CAD and scene scripts:
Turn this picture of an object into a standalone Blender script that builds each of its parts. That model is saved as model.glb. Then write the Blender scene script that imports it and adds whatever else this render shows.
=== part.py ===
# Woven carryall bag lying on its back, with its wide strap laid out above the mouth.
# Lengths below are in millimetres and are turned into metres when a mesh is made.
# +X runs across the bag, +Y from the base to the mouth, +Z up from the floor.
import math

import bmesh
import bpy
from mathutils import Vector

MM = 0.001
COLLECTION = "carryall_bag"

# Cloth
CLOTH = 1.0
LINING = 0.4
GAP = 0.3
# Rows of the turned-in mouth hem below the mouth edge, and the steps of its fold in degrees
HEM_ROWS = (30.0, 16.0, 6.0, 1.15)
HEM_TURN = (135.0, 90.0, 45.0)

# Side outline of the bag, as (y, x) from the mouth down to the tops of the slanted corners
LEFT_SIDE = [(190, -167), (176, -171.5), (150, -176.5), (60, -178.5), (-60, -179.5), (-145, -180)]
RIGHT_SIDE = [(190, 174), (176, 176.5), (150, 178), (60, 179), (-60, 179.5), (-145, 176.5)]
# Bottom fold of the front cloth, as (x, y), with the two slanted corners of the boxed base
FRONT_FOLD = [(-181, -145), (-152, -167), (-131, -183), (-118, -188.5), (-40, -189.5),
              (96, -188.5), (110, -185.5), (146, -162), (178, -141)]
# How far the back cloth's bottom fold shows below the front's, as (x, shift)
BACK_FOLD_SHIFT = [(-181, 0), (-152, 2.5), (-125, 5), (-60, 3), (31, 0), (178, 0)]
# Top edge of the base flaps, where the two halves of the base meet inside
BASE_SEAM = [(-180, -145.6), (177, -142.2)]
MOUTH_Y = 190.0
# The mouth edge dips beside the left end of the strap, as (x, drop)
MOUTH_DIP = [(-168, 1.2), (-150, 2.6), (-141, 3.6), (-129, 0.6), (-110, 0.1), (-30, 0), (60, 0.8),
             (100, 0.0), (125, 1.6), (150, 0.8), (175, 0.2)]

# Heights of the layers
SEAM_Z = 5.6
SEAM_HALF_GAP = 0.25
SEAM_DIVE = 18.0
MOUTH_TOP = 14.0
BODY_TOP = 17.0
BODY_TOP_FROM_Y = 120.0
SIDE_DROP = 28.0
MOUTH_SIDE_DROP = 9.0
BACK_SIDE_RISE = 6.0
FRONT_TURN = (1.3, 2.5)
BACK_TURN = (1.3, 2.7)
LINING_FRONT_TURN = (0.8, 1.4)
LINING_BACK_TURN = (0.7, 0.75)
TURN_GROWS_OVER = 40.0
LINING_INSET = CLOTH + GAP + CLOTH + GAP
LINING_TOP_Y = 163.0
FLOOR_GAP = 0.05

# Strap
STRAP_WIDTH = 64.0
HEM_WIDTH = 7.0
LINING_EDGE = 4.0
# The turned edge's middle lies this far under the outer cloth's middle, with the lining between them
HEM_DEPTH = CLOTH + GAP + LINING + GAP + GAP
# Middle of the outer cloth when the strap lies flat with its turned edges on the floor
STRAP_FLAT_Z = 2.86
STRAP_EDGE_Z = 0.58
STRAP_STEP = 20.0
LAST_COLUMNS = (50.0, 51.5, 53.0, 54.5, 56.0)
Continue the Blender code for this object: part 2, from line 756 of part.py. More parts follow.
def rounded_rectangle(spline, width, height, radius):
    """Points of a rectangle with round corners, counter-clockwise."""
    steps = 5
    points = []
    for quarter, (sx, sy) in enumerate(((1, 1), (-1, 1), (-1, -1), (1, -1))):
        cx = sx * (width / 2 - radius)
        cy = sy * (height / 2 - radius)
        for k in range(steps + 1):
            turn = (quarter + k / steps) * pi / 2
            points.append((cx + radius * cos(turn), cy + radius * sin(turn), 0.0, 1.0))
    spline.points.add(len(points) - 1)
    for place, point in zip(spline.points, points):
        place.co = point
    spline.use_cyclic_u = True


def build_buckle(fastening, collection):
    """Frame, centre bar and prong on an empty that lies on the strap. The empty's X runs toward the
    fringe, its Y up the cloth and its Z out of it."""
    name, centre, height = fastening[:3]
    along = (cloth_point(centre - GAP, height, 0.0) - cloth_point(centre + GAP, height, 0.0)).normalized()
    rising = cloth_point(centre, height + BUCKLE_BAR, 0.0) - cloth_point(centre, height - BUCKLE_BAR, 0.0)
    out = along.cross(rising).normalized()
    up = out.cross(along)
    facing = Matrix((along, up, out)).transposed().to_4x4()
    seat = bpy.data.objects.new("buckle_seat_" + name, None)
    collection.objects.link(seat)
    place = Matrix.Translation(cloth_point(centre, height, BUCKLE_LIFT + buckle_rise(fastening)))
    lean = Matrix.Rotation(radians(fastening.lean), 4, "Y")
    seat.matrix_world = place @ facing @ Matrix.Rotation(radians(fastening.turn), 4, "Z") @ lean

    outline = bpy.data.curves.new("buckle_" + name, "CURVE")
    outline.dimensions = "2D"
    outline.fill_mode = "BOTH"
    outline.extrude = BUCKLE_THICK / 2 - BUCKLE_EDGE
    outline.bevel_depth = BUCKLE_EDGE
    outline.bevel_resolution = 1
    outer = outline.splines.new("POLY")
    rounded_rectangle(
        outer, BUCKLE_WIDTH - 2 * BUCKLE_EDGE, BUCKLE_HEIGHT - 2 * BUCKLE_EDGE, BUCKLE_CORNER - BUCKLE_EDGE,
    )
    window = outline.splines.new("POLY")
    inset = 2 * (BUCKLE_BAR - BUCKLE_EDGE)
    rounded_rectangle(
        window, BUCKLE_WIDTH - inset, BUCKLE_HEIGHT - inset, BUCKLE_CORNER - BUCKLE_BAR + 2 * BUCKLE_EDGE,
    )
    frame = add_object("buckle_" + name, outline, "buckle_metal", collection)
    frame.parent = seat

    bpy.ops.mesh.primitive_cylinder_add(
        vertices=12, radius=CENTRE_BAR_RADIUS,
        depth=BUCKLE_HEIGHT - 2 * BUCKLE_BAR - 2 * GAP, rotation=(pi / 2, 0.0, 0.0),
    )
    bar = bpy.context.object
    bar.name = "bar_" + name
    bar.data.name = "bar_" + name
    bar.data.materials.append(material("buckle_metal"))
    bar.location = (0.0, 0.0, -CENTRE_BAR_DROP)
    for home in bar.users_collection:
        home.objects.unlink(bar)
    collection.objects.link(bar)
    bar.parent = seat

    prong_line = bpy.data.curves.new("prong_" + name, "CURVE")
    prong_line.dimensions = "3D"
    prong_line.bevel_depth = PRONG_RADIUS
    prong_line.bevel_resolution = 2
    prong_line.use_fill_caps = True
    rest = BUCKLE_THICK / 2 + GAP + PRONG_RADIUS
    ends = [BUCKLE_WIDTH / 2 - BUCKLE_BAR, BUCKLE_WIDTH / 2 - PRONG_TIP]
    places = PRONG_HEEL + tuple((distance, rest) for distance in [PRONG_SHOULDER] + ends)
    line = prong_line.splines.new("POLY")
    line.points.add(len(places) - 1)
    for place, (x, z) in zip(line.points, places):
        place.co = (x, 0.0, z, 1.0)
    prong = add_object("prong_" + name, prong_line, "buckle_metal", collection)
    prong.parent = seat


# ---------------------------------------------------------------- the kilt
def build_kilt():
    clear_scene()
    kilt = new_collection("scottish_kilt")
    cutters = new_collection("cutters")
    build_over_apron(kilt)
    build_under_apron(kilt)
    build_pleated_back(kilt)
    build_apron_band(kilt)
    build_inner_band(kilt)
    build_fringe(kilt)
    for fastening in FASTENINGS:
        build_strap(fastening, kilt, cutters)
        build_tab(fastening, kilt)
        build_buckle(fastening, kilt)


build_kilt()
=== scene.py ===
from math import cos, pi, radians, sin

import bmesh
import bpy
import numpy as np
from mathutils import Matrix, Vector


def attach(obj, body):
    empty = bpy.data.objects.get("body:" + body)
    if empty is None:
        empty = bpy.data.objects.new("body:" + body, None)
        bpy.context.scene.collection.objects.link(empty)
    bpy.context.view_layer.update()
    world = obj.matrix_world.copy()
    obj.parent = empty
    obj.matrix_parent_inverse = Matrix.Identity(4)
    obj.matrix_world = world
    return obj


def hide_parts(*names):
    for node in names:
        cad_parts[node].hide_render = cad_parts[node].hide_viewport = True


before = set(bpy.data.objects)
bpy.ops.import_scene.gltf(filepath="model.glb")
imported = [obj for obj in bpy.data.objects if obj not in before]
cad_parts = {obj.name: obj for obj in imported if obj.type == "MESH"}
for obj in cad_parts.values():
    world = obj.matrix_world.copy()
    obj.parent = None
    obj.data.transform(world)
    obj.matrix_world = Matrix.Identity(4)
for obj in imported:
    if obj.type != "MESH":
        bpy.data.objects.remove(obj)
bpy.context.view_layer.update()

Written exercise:
Of the entries above, repeat exactly the lines from the line with "prong.parent = seat" through the line with "bpy.context.scene.collection.objects.link(empty)", both of them included.

Solved problem:
    prong.parent = seat


# ---------------------------------------------------------------- the kilt
def build_kilt():
    clear_scene()
    kilt = new_collection("scottish_kilt")
    cutters = new_collection("cutters")
    build_over_apron(kilt)
    build_under_apron(kilt)
    build_pleated_back(kilt)
    build_apron_band(kilt)
    build_inner_band(kilt)
    build_fringe(kilt)
    for fastening in FASTENINGS:
        build_strap(fastening, kilt, cutters)
        build_tab(fastening, kilt)
        build_buckle(fastening, kilt)


build_kilt()
=== scene.py ===
from math import cos, pi, radians, sin

import bmesh
import bpy
import numpy as np
from mathutils import Matrix, Vector


def attach(obj, body):
    empty = bpy.data.objects.get("body:" + body)
    if empty is None:
        empty = bpy.data.objects.new("body:" + body, None)
        bpy.context.scene.collection.objects.link(empty)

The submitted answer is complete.